While The Black Panthers: Vanguard of the Revolution will open theatrically on Sept. 2 at New York City’s Film Forum, most of Nelson’s work has been broadcast on public television. The recipient of two Emmy awards, he began his career as an assistant to the noted black filmmaker William Greaves, who some will remember from “Black Journal,” a pioneering public-television show about African-Americans. In 2004, Nelson did an interesting turn in front of the camera in A Place of Our Own, which begins with the death of his mother and his first summer alone at her home in Oak Bluffs, a historic black community on Martha’s Vineyard. The documentary is a frank assessment of his childhood, his troubled relationship with his father, and the ways in which his relatively affluent background shielded him from the experiences of the vast majority of his fellow African-Americans.

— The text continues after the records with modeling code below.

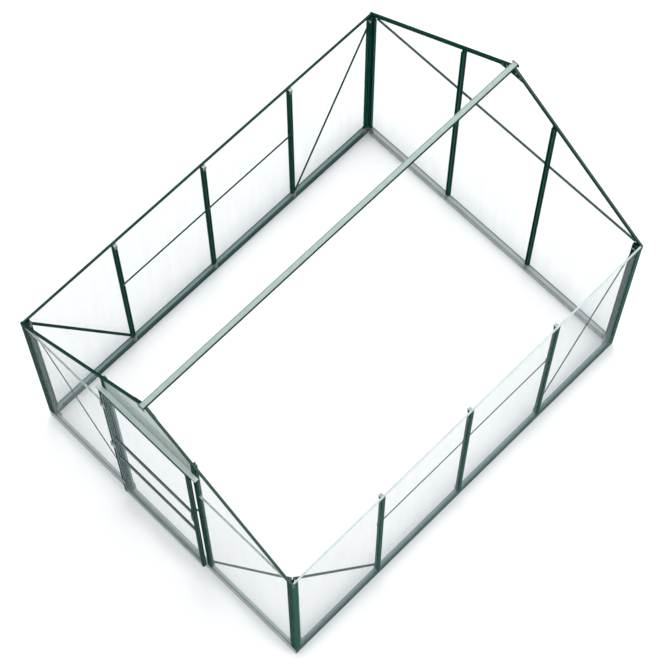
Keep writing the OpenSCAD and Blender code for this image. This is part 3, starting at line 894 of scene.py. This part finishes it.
@dataclass
class Studio:
    """Pale floor, soft lights and the camera.

    Attributes:
        eye: Place of the camera in metres.
        gaze: Direction that the camera looks.
        upright: Direction that is up in the picture.
        lens: Focal length in millimetres on a 36 mm wide sensor.
        floor: Half width of the floor in metres.
        sky: Strength of the even light.
    """

    eye: Colour = (3.126, -3.183, 11.717)
    gaze: Colour = (-0.263, 0.267, -0.927)
    upright: Colour = (-0.653, 0.658, 0.375)
    lens: float = 121.3
    floor: float = 40.0
    sky: float = 1.1
    lights: list[SoftBox] = field(default_factory=lambda: [
        SoftBox("overhead softbox", (-2.0, 2.4, 7.0), (4.5, 4.5), 190.0),
        SoftBox("side softbox", (6.0, 1.6, 5.0), (3.5, 3.5), 90.0),
    ])

    def build(self) -> None:
        """Builds floor, world, lights and camera."""
        self.lay_floor()
        self.light_world()
        for light in self.lights:
            light.build(Vector((0.0, 0.0, 0.8)))
        self.set_camera()
        log.info("studio with %d lights", len(self.lights))

    def lay_floor(self) -> None:
        """Lays the pale floor just under the base rail."""
        mesh = bmesh.new()
        h = self.floor
        corners = [mesh.verts.new((x, y, -0.0005)) for x, y in ((-h, -h), (h, -h), (h, h), (-h, h))]
        mesh.faces.new(corners)
        data = bpy.data.meshes.new("floor")
        mesh.to_mesh(data)
        mesh.free()
        piece = bpy.data.objects.new("floor", data)
        bpy.context.collection.objects.link(piece)
        piece.data.materials.append(StudioPaper().build())

    def light_world(self) -> None:
        """Gives the even light of a white room."""
        world = bpy.data.worlds.new("studio")
        world.use_nodes = True
        back = world.node_tree.nodes["Background"]
        back.inputs[0].default_value = (0.97, 0.985, 1.0, 1.0)
        back.inputs[1].default_value = self.sky
        bpy.context.scene.world = world
        bpy.context.scene.view_settings.view_transform = "Standard"

    def set_camera(self) -> None:
        """Sets the camera."""
        camera = bpy.data.cameras.new("camera")
        camera.sensor_width = 36.0
        camera.lens = self.lens
        camera.clip_end = 100.0
        holder = bpy.data.objects.new("camera", camera)
        back = -Vector(self.gaze).normalized()
        right = Vector(self.upright).cross(back).normalized()
        up = back.cross(right).normalized()
        holder.matrix_world = Matrix.Translation(self.eye) @ Matrix((right, up, back)).transposed().to_4x4()
        bpy.context.collection.objects.link(holder)
        bpy.context.scene.camera = holder


def main() -> None:
    """Builds the whole scene in order."""
    logging.basicConfig(level=logging.INFO, format="%(name)s: %(message)s")
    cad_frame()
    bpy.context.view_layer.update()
    plastic = MouldedPlastic().build()
    rubber = SealRubber().build()
    BaseRail().build()
    Uprights().build()
    RoofBars().build(plastic)
    Bracing().build()
    WallPanels().build()
    Hardware().build()
    DoorLeaf().build(plastic, rubber)
    TurnLatch().build(plastic)
    Studio().build()
    bpy.context.view_layer.update()


if __name__ == "__main__":
    main()
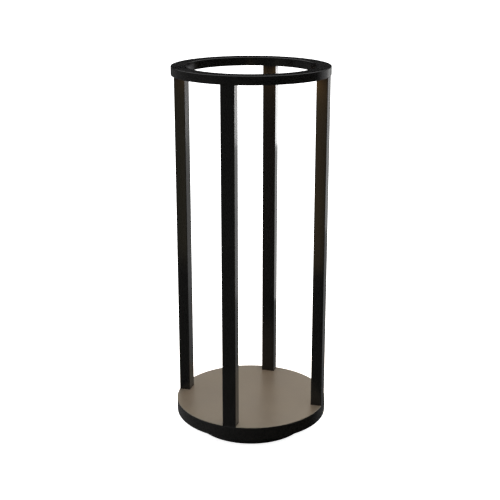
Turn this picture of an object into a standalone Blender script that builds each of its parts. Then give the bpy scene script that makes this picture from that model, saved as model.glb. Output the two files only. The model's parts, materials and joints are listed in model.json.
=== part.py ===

If his boyhood was sheltered, Nelson is hyper-aware of his status now, especially when he reflects on the absence of other black professionals. “I fly a lot, and if you get on an airplane during the week,” he says, “when business people are traveling, there are no black people. None.” Asked about the lessons he has learned over the years from illustrating the struggles of African-Americans, Nelson does not have to contemplate his answer. “The lesson is that you can make change if you unite, and you know what you are doing,” he says. “The freedom riders caused the signs on buses to be taken down, and Freedom Summer ended with African-Americans getting the right to vote, and laws being passed to ensure that right.” Nelson refers to the Voting Rights Act of 1965 that ended literacy tests and other practices used to prevent blacks from registering to vote.

Asked about the legacy of the Black Panthers, Nelson replies, “What is so amazing is that we are sitting here now, 50 years later, talking about the Black Panthers that started out with six guys who just figured out a way to stop the police from beating and killing us in California.” On the issue of whether armed resistance is the answer to racial injustice, Nelson says he tried to tell his story honestly and fairly in The Black Panthers, and that it will “come down where it comes down” on that topical subject. “Now, it is harder to characterize the Panthers as these crazy, militant people,” he observes. “All they were saying is that if the police will not protect us, we have to protect ourselves.”

At the end of The Black Panthers: Vanguard of the Revolution, one of Nelson’s subjects declares that in the final analysis what the Black Panthers did was motivated by “an undying love of the people.” “That’s a very important sentence,” Nelson says. “It’s actually the final sentence in the film that we hear from the Panthers, and it is the bottom line. Right or wrong—and the Panthers made a lot of mistakes—what they did came out of an ‘undying love of the people.’ That’s what we have to get back to.”